A: I play a billionaire in it, and his name is Charles Bishop Weyland, and he's made all his money in robotics. This is a prequel. He's dying, and he wants to do a last hurrah and be remembered for something meaningful. So he gets a group of people together to go to Antarctica. One of the satellites has found something under the ice, and he starts this expedition and goes down there. I think they made Bishop (the robot in "Aliens") in later years as a tribute to this guy. That's the rationale I'm using.
Q: What kind of a "Terminator" would you have been if James Cameron had kept you as first choice?

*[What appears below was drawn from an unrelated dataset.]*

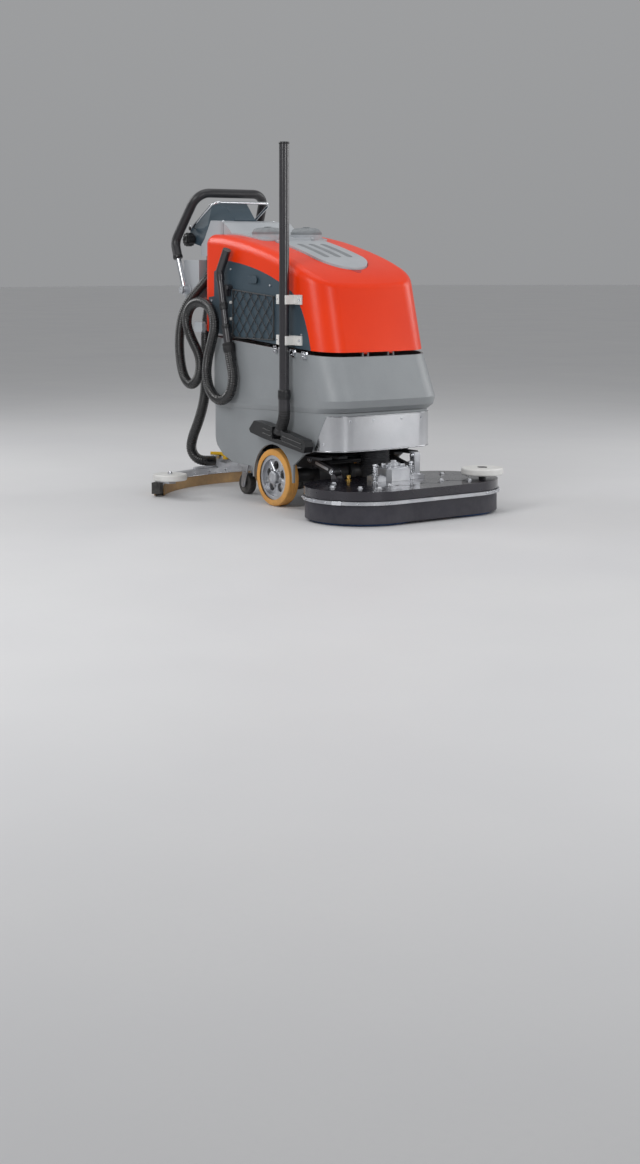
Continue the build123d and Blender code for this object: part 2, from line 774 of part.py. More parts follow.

A: I wouldn't have been a bulldozer so much as I would have been Machiavellian. In those days I think I weighed about 150 pounds, but I would have been much more frightening, I think.
Q: You've been terminated in lots of films. Pick three favorites.
A: I think in "Hard Target," the best one was dropping a grenade in my pants. I pulled that bastard out and undid the fuse and didn't hold it far enough away, and it went off. The other one was getting burned up in "Near Dark." And of course, Bishop getting cut in half. I gotta tell you, sometimes if I get real down, if I get into a dark mood and I look back on this stuff, I go, "I've been slaughtered in so many ways. There must be something about my face that producers like to kill."